For the material that follows, return exactly the lines from the one with "The build123d and" through the one with "return np.concatenate([outer, inner])[::side]", both ends included.
↓
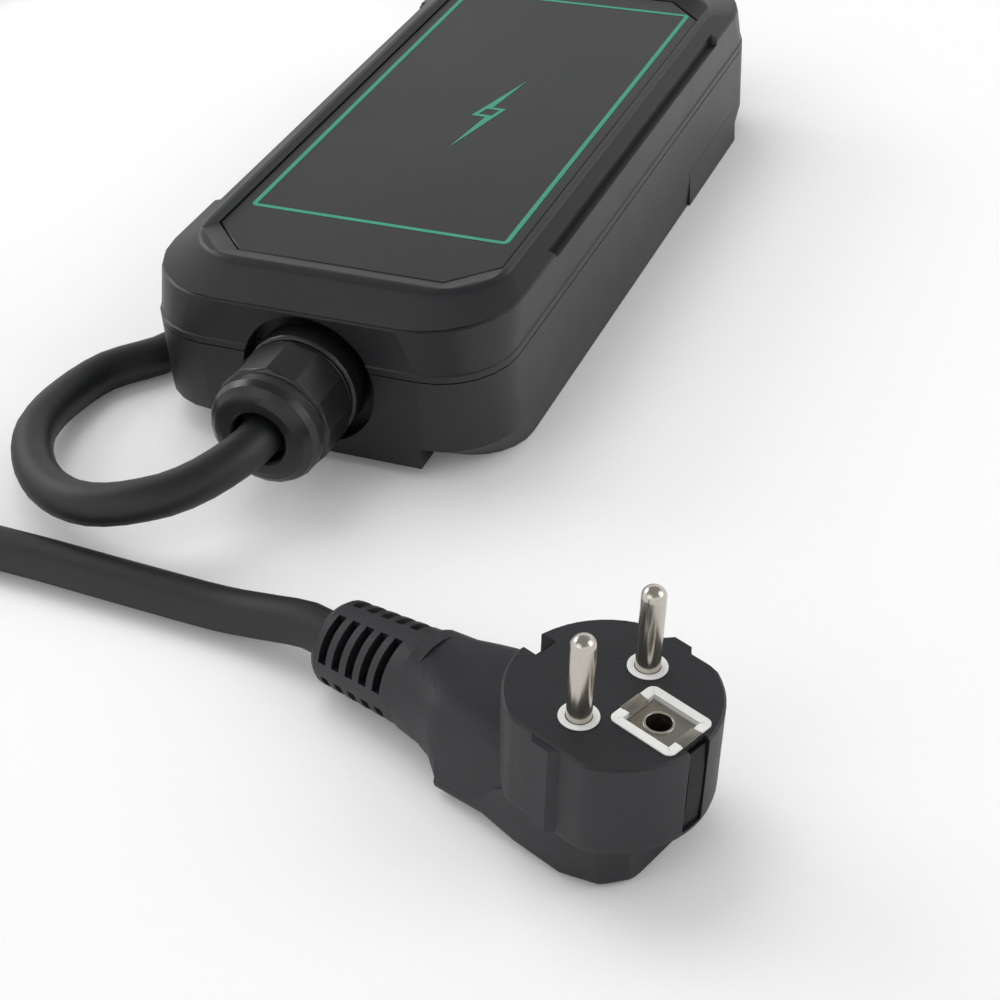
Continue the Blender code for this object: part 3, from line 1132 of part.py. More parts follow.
def build():
    for thing in list(bpy.data.objects):
        bpy.data.objects.remove(thing)
    black = material("black_shell", (0.030, 0.031, 0.033), 0.55)
    cover = material("black_cover", (0.030, 0.031, 0.033), 0.5)
    panel = material("dark_panel", (0.055, 0.056, 0.058), 0.38)
    nylon = material("black_nylon", (0.022, 0.022, 0.023), 0.42)
    rubber = material("black_rubber", (0.020, 0.020, 0.021), 0.62)
    seal = material("seal_rubber", (0.04, 0.04, 0.042), 0.8)
    steel = material("screw_steel", (0.62, 0.62, 0.64), 0.32, 1.0)
    board = material("board_green", (0.02, 0.12, 0.05), 0.45)
    relay = material("relay_case", (0.015, 0.03, 0.09), 0.4)
    supply = material("supply_case", (0.03, 0.03, 0.03), 0.5)
    sleeve = material("capacitor_sleeve", (0.02, 0.02, 0.05), 0.35)
    varistor = material("varistor_coat", (0.02, 0.10, 0.22), 0.5)
    fuse = material("fuse_body", (0.75, 0.70, 0.60), 0.4)
    core = material("core_tape", (0.55, 0.42, 0.08), 0.5)
    block = material("terminal_green", (0.03, 0.18, 0.08), 0.45)
    clear = material("light_bar", (0.85, 0.88, 0.87), 0.2)
    lamp = material("lamp_white", (0.85, 0.83, 0.70), 0.3)
    ribbon = material("ribbon_grey", (0.35, 0.36, 0.38), 0.5)
    brown = material("wire_brown", (0.10, 0.045, 0.02), 0.45)
    blue = material("wire_blue", (0.02, 0.10, 0.35), 0.45)
    yellow = material("wire_green_yellow", (0.35, 0.45, 0.05), 0.45)
    mould = material("plug_rubber", (0.026, 0.026, 0.027), 0.7)
    cord = material("cord_rubber", (0.022, 0.022, 0.023), 0.6)
    white = material("white_insert", (0.86, 0.86, 0.84), 0.4)
    nickel = material("nickel", (0.66, 0.62, 0.56), 0.22, 1.0)

    lower_housing(black)
    upper_housing(cover)
    front_panel(panel)
    seal_strip("seal_strip_left", -1, seal)
    seal_strip("seal_strip_right", 1, seal)
    count = 0
    for x in (-BOSS_X, BOSS_X):
        for y in BOSS_Y:
            count += 1
            seat = SCREW_SINK + SCREW_HEAD_HEIGHT
            screw(f"housing_screw_{count}", steel, SCREW_HEAD_RADIUS, SCREW_RADIUS,
                  SCREW_HEAD_HEIGHT, SCREW_TOP - seat - GAP, (x, y, seat), True)

    main_board(board)
    count = 0
    for x in (-BOARD_POST_X, BOARD_POST_X):
        for y in (-BOARD_POST_Y, BOARD_POST_Y):
            count += 1
            screw(f"board_screw_{count}", steel, SMALL_HEAD_RADIUS, SMALL_SCREW_RADIUS,
                  SMALL_HEAD_HEIGHT, SMALL_SCREW_LENGTH, (x, y, BOARD_TOP + GAP), False)
    floor = BOARD_TOP + GAP
    for i, x in enumerate(RELAY_X):
        box_part(f"relay_{i + 1}", relay, RELAY_SIZE, (x, RELAY_Y, floor), 0.6 * MM)
    box_part("power_supply", supply, SUPPLY_SIZE, (*SUPPLY_PLACE, floor), 0.8 * MM)
    for i, y in enumerate(CAPACITOR_Y):
        cylinder_part(f"capacitor_{i + 1}", sleeve, CAPACITOR_RADIUS, CAPACITOR_HEIGHT,
                      (CAPACITOR_X, y, floor), 0.6 * MM)
    lying = Matrix.Rotation(-pi / 2, 4, "X")
    cylinder_part("varistor", varistor, VARISTOR_RADIUS, VARISTOR_THICKNESS,
                  (*VARISTOR_PLACE, floor + VARISTOR_RADIUS), 1.0 * MM, lying)
    cylinder_part("fuse", fuse, FUSE_RADIUS, FUSE_LENGTH,
                  (FUSE_PLACE[0], FUSE_PLACE[1] - FUSE_LENGTH / 2, floor + FUSE_RADIUS),
                  0.5 * MM, lying)
    residual_current_coil(core)
    terminal("input_terminal", block, 0)
    terminal("output_terminal", block, 1)
    indicator_board(board)
    for i, sign in enumerate((-1, 1)):
        screw(f"indicator_screw_{i + 1}", steel, SMALL_HEAD_RADIUS, SMALL_SCREW_RADIUS,
              SMALL_HEAD_HEIGHT, SMALL_SCREW_LENGTH,
              (LIGHT_X, LIGHT_Y + sign * INDICATOR_POST_PITCH / 2, INDICATOR_Z - GAP), True)
    for i in range(LED_COUNT):
        y = LIGHT_Y + (i - (LED_COUNT - 1) / 2) * LED_PITCH
        box_part(f"led_{i + 1}", lamp, LED_SIZE, (LIGHT_X, y, INDICATOR_TOP + GAP), 0.25 * MM)
    light_guide(clear)
    ribbon_cable(ribbon)

    for side, sign in (("mains", -1), ("vehicle", 1)):
        gland_body(f"{side}_gland_body", sign, nylon)
        gland_nut(f"{side}_gland_nut", sign, nylon)
        gland_seal(f"{side}_gland_seal", sign, rubber)
        gland_locknut(f"{side}_gland_locknut", sign, nylon)
    mains_cord(cord)
    conductor("earth_conductor", yellow, 0)
    conductor("live_conductor", brown, 1)
    conductor("neutral_conductor", blue, 2)

    plug_body(mould)
    contact_carrier(white)
    contact_pin("live_pin", -1, nickel)
    contact_pin("neutral_pin", 1, nickel)
    earth_contact(nickel)
    earth_clip("earth_clip_front", -1, nickel)
    earth_clip("earth_clip_rear", 1, nickel)


build()
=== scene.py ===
"""Visual model of a portable charger for an electric car: control box, glands, lead and plug."""
from math import cos, radians, sin

import bpy
from mathutils import Matrix, Vector
from mathutils.geometry import interpolate_bezier


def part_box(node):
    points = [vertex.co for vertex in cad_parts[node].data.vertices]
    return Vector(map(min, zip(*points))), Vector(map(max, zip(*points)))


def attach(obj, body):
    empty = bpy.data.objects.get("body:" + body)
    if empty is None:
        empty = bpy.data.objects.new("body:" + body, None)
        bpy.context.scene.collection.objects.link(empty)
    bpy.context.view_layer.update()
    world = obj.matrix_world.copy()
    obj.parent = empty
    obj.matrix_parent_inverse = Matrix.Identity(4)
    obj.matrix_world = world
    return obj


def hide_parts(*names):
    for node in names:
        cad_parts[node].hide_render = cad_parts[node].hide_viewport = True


bl_info = {
    "name": "Portable Charger Dressing",
    "version": (1, 0, 0),
    "blender": (4, 5, 0),
    "location": "View3D > Sidebar > Charger",
    "description": "Finishes the pieces of a portable electric car charger and sets its studio",
    "category": "Object",
}

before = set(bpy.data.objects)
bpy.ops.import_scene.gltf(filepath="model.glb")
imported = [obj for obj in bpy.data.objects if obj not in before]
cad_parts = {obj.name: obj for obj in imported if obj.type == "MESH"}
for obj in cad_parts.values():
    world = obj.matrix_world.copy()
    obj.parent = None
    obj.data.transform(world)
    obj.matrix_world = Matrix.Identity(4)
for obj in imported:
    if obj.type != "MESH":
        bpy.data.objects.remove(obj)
MM = 0.001

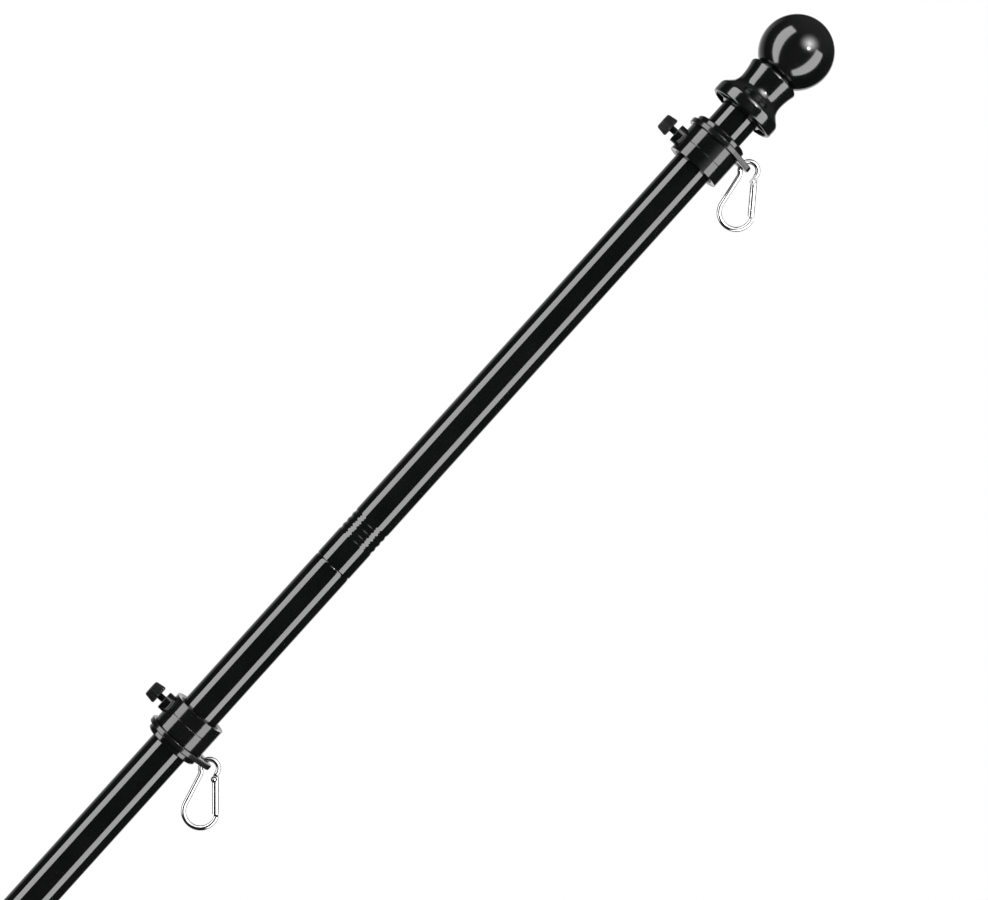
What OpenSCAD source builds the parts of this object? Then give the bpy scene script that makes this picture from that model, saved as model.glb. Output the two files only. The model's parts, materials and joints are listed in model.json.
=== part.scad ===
// Sectional flagpole that leans out of a house bracket: four equal tubes, a ball finial
// and two clamped collars, each with a turning ring and a snap hook for a flag's grommet.
// The origin is the centre of the butt face, +Z is up and the pole rises towards +X.

/* [Pole] */
// Angle of the pole above the horizontal
rise = 47.93; // [40:0.01:55]
// Outer diameter of the tubes
pole_d = 25.4; // [24:0.1:26]
// Wall of the tubes
pole_wall = 1.2; // [1:0.1:1.6]
// Length of one tube
section_l = 381; // [340:1:460]
// Chamfer round the lower end of a tube
foot_chamfer = 0.3; // [0.1:0.1:0.6]
// Thickness of the plug's disc in the butt
butt_disc = 2; // [1:0.5:4]
// Length of the plug in the butt
butt_plug_l = 14; // [8:1:30]

/* [Section joints] */
// Radius rolled on the mouth of each tube
mouth_r = 0.9; // [0.3:0.1:1]
// Plain skirt below the rolled grooves
skirt_l = 19.6; // [14:0.1:24]
// Number of rolled grooves
groove_count = 4; // [2:1:6]
// Distance from groove to groove
groove_pitch = 4.3; // [4:0.1:6]
// Width of a groove
groove_w = 2.9; // [2:0.1:3.2]
// Depth of a groove
groove_depth = 0.6; // [0.3:0.1:0.8]
// Length of the joint plug below the seam
plug_down = 32; // [20:1:60]
// Plug left above the last groove
plug_over = 4; // [2:0.5:12]
// Bore through the joint plug
plug_bore_d = 14; // [8:1:16]

/* [Finial] */
// Length of tube held in the finial's socket
finial_grip = 10; // [7:0.5:13]
// Radius of the bell's foot
foot_r = 22.3; // [21:0.1:25]
// Rounding under the foot
foot_edge = 1.6; // [0.5:0.1:2.5]
// Radius of the shoulder over the foot
shoulder_r = 4.5; // [3:0.1:6]
// Height where the shoulder starts
shoulder_z = 5.8; // [4.5:0.1:8]
// Radius of the hollow sweep to the waist
sweep_r = 9; // [7:0.5:12]
// Radius of the waist
waist_r = 15.5; // [14.8:0.1:17]
// Radius of the long flare above the waist
flare_r = 36; // [28:1:60]
// Height of the bell
bell_h = 31.3; // [28:0.1:36]
// Rounding of the bell's top edge
bell_edge = 2.2; // [1:0.1:3]
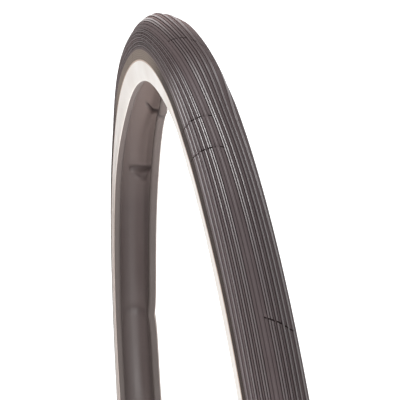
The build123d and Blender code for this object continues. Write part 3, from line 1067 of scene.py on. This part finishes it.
def shoulder_outline(side):
    """Out along the ribs and back underneath: distance, height, share of a groove, and rib mark."""
    share = np.linspace(0, 1, SHOULDER_POINTS)
    across = TREAD_EDGE + share * (LIP - TREAD_EDGE)
    over = SHOULDER_TOP + (SURFACE - SHOULDER_TOP) * share
    over += SHOULDER_BULGE * 4 * share * (1 - share)
    step = (across - TREAD_EDGE) / SHOULDER_RIB
    groove = bump(step - np.round(step), 0, SHOULDER_GROOVE_WIDTH)
    groove = groove * (np.round(step) >= 1) * (across < RIBBED_TO)
    none = 0 * share
    outer = np.stack([side * across, over, groove, none + SHOULDER_MARK], axis=-1)
    inner = np.stack([side * across[::-1], none + TREAD_BASE, none, none], axis=-1)
    return np.concatenate([outer, inner])[::side]


def shoulder(side):
    """The black strip on one side, from the tread's edge down to its lip."""
    outline = shoulder_outline(side)
    distance = outline[:, :1]
    theta = bent_columns(distance)
    # where the tread is drawn over the top the shoulder is stretched almost smooth
    groove = outline[:, 2:3] * (1 - STRETCHED_SMOOTH * between(theta, *STRETCHED))
    height = outline[:, 1:2] - SHOULDER_GROOVE * groove
    rib = outline[:, 3:] * (1 - groove)
    for inside, column in cut_places(outline[:, 0]):
        height[inside, column] = np.minimum(height[inside, column], SUNK)
        rib[inside, column] = 0
    piece = rolled_ring("shoulder", distance, height, theta)
    mark(piece, "rib", rib)
    mark(piece, "dull_and_shaded", SHOULDER_DULL_AND_SHADE * between(theta, *SHOULDER_DULL_AND_SHADE_SPAN))
    mark(piece, "bloom_and_sheen", between(theta, *SHOULDER_BLOOM_SPAN))
    return piece


for name, side in SIDES:
    add("shoulder_strip_" + name, shoulder(side))
print(len(pieces), "pieces made")

# %% [markdown]
# ## Helpers for the finishes
# A finish is a small tree of nodes. These helpers add one node each, so that a finish reads as a recipe.
# Everything is worked out from the object's own coordinates, so no image and no unwrapping is needed,
# and each pattern stays at its real size.

# %% Node helpers
# the Mix node has a pair of inputs for each kind of value, and these are the colours'
MIX_FIRST, MIX_SECOND, MIX_RESULT = 6, 7, 2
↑
Full answer »
The build123d and Blender code for this object continues. Write part 3, from line 1067 of scene.py on. This part finishes it.
def shoulder_outline(side):
    """Out along the ribs and back underneath: distance, height, share of a groove, and rib mark."""
    share = np.linspace(0, 1, SHOULDER_POINTS)
    across = TREAD_EDGE + share * (LIP - TREAD_EDGE)
    over = SHOULDER_TOP + (SURFACE - SHOULDER_TOP) * share
    over += SHOULDER_BULGE * 4 * share * (1 - share)
    step = (across - TREAD_EDGE) / SHOULDER_RIB
    groove = bump(step - np.round(step), 0, SHOULDER_GROOVE_WIDTH)
    groove = groove * (np.round(step) >= 1) * (across < RIBBED_TO)
    none = 0 * share
    outer = np.stack([side * across, over, groove, none + SHOULDER_MARK], axis=-1)
    inner = np.stack([side * across[::-1], none + TREAD_BASE, none, none], axis=-1)
    return np.concatenate([outer, inner])[::side]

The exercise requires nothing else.